CPLR § 302(a) (3) (ii) permits this Court to exercise personal jurisdiction over *446 Hoffmeister if he committed a tortious act outside the state of New York which caused injury within the state and that if he personally derived "substantial revenue from interstate commerce." Defendant argues that his conduct did not bring him within the Court's jurisdiction pursuant to CPLR § 302(a) (3) (ii) because he sent the letters into New York only in his capacity as president of the Holson Company, and that the sending of the letters is therefore inadequate to support the Court's jurisdiction over him in his personal capacity. Defendant argues further that he has no nonprofessional contacts with New York that would subject him to the jurisdiction of this Court consistent with due process.
Turning to the provisions of § 302(a) (3) (ii), while Hoffmeister is the president of a company that derives substantial revenue from interstate commerce, that revenue is not imputed to Hoffmeister for jurisdictional purposes because he is a non shareholding officer of the corporation. See Merkel Assoc. Inc. v. Bellofram Corp., 437 F. Supp. 612 (W.D.N.Y.1977). The case can be distinguished from Facit, Inc. v. Krueger, Inc., 732 F. Supp. 1267 (S.D.N.Y.1990), where the officers of a corporation were subject to personal jurisdiction because they were major shareholders of the company for whom they were employed. In fact, in Facit, two individuals formed a corporation for the purpose of competing with a company with whom they had individually contracted not to compete. The activities of the company in that case were therefore properly imputed to its officers for jurisdictional purposes. There is no indication and no allegation that Hoffmeister personally derives any revenue from interstate commerce. Therefore, he is not subject to this Court's jurisdiction under this section of the long-arm statute.

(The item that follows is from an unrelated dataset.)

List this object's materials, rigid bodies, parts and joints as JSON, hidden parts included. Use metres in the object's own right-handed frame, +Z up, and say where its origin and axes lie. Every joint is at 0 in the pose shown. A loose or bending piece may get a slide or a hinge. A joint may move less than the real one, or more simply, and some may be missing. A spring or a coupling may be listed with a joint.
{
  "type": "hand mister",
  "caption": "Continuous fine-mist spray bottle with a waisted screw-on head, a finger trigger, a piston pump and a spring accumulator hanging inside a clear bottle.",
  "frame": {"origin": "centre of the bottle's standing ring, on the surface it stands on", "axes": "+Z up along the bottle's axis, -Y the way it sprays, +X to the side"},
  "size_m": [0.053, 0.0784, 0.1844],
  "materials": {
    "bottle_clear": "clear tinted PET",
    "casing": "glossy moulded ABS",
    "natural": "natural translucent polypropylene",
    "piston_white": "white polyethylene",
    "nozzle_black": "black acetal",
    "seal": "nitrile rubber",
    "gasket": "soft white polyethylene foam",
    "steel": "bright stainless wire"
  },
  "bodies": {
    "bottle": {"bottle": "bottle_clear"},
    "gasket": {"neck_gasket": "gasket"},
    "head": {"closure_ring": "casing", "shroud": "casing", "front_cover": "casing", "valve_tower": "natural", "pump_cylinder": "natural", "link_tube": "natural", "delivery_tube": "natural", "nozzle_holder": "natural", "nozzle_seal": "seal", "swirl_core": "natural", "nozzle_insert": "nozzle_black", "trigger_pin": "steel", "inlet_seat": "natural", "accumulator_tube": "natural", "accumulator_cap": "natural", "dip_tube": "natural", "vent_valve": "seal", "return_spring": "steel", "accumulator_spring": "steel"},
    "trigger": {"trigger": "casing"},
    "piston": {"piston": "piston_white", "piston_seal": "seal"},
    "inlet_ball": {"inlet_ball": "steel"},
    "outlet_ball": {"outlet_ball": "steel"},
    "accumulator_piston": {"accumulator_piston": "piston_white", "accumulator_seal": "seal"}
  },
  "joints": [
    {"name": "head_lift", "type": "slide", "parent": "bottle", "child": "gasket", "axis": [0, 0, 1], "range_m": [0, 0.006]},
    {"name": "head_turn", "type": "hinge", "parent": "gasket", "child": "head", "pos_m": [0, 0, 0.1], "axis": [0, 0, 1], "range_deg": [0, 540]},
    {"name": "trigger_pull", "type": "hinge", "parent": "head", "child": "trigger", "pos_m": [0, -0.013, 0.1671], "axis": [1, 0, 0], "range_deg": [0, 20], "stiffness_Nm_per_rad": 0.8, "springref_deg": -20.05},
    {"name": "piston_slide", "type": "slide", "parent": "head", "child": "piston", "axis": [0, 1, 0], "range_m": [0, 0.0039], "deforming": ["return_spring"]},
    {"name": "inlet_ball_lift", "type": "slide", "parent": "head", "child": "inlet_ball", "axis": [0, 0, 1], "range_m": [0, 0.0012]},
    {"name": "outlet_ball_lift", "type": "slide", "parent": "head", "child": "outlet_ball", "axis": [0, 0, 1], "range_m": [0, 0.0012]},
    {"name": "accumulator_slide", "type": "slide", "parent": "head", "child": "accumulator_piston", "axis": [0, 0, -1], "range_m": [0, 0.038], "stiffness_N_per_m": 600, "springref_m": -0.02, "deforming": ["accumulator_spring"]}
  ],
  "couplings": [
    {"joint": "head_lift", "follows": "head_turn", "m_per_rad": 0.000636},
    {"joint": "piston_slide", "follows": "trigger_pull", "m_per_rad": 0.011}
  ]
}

Plaintiff argues that defendants' motion should be denied because the defendant essentially seeks to avoid the Court's jurisdiction by invoking the fiduciary shield doctrine, which has been held to be invalid in New York. In some jurisdictions, the defense confers immunity upon corporate officers who act within a state solely on behalf of a corporation. See Merkel, 437 F. Supp. at 618 ("The purpose of such a `fiduciary shield' from long-arm jurisdiction is to protect corporate officers from unreasonable and unjust subjection to personal jurisdiction...."). Other courts have recognized the fact that corporate officers can misuse the doctrine to shield themselves from personal liability, using their company for their personal benefit. See e.g., Marine Midland Bank, N.A. v. Miller, 664 F.2d 899, 901 (2d Cir.1981). For this reason, New York does not recognize it as a valid defense to personal jurisdiction under CPLR § 302. See Kreutter v. McFadden Oil Corp., 71 N.Y.2d 460, 468, 527 N.Y.S.2d 195, 199, 522 N.E.2d 40, 43-44 (1988).

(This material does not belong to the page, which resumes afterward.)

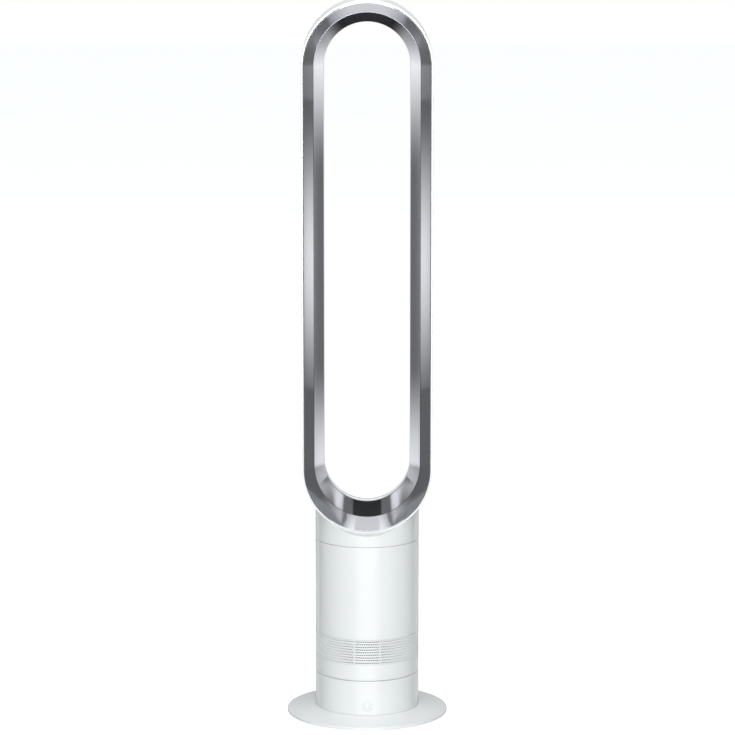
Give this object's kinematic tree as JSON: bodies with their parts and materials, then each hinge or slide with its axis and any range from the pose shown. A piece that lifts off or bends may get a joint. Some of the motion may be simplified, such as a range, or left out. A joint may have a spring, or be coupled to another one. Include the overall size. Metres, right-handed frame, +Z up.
{
  "type": "bladeless tower fan",
  "caption": "Tall bladeless tower fan: a racetrack air loop with a satin silver front stands on a round white body that swivels on its base.",
  "frame": {"origin": "on the floor at the centre of the round foot", "axes": "+Z up along the loop's height, -Y towards the front of the fan"},
  "size_m": [0.226, 0.226, 1.007],
  "materials": {
    "white_shell": "semi-gloss white moulding",
    "satin_silver": "satin metallic silver paint",
    "inner_plastic": "matt grey moulding",
    "dark_plastic": "matt dark glass-filled moulding",
    "acetal": "smooth natural acetal",
    "circuit_board": "green solder resist",
    "steel": "plain steel",
    "lamination": "steel laminations with copper windings",
    "rubber": "matt soft rubber",
    "foam": "open-cell foam",
    "smoked_lens": "smoked translucent lens"
  },
  "bodies": {
    "base": {"foot_disc": "white_shell", "foot_underplate": "inner_plastic", "foot_pad_1": "rubber", "foot_pad_2": "rubber", "foot_pad_3": "rubber", "foot_pad_4": "rubber", "foot_pad_5": "rubber", "lower_drum": "white_shell", "push_switch": "dark_plastic", "switch_board": "circuit_board", "power_board": "circuit_board", "cord_inlet": "rubber", "bearing_ring": "acetal", "retaining_clip": "steel", "swivel_stepper": "steel"},
    "power_button": {"power_button": "white_shell"},
    "swivel_pinion": {"swivel_pinion": "acetal"},
    "impeller_unit": {"impeller": "dark_plastic", "motor_shaft": "steel", "motor_rotor": "steel"},
    "upper_body": {"body_casing": "white_shell", "inlet_band": "white_shell", "loop_outer_shell": "white_shell", "loop_front_bezel": "satin_silver", "loop_inner_ramp": "satin_silver", "turntable": "inner_plastic", "inlet_bell": "inner_plastic", "impeller_housing": "inner_plastic", "motor_bucket_lower": "inner_plastic", "motor_bucket_upper": "inner_plastic", "display_board": "circuit_board", "motor_bearing_lower": "steel", "motor_bearing_upper": "steel", "remote_magnet_1": "steel", "remote_magnet_2": "steel", "motor_stator": "lamination", "lip_seal": "rubber", "neck_gasket": "rubber", "slot_seal_upper": "rubber", "slot_seal_lower": "rubber", "housing_mount_1": "rubber", "housing_mount_2": "rubber", "housing_mount_3": "rubber", "lower_foam": "foam", "motor_foam": "foam", "display_window": "smoked_lens"}
  },
  "joints": [
    {"name": "swivel", "type": "hinge", "parent": "base", "child": "upper_body", "pos_m": [0, 0, 0.0617], "axis": [0, 0, 1], "range_deg": [-35, 35]},
    {"name": "pinion_spin", "type": "hinge", "parent": "base", "child": "swivel_pinion", "pos_m": [0, 0.0405, 0.0585], "axis": [0, 0, 1], "range_deg": [-100.5, 100.5]},
    {"name": "impeller_spin", "type": "hinge", "parent": "upper_body", "child": "impeller_unit", "pos_m": [0, 0, 0.17], "axis": [0, 0, 1], "continuous": true},
    {"name": "button_press", "type": "slide", "parent": "base", "child": "power_button", "axis": [0, 1, 0], "range_m": [0, 0.001], "stiffness_N_per_m": 800}
  ],
  "couplings": [
    {"joint": "pinion_spin", "follows": "swivel", "ratio": -2.8571}
  ]
}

In the instant litigation, however, plaintiff does not even allege that Hoffmeister was using the corporation to shield himself from liability for actions taken in his personal interest. Hoffmeister did not stand to personally benefit from the actions he took on behalf of The Holson Company. For this reason, the fiduciary shield doctrine is inapplicable to the case.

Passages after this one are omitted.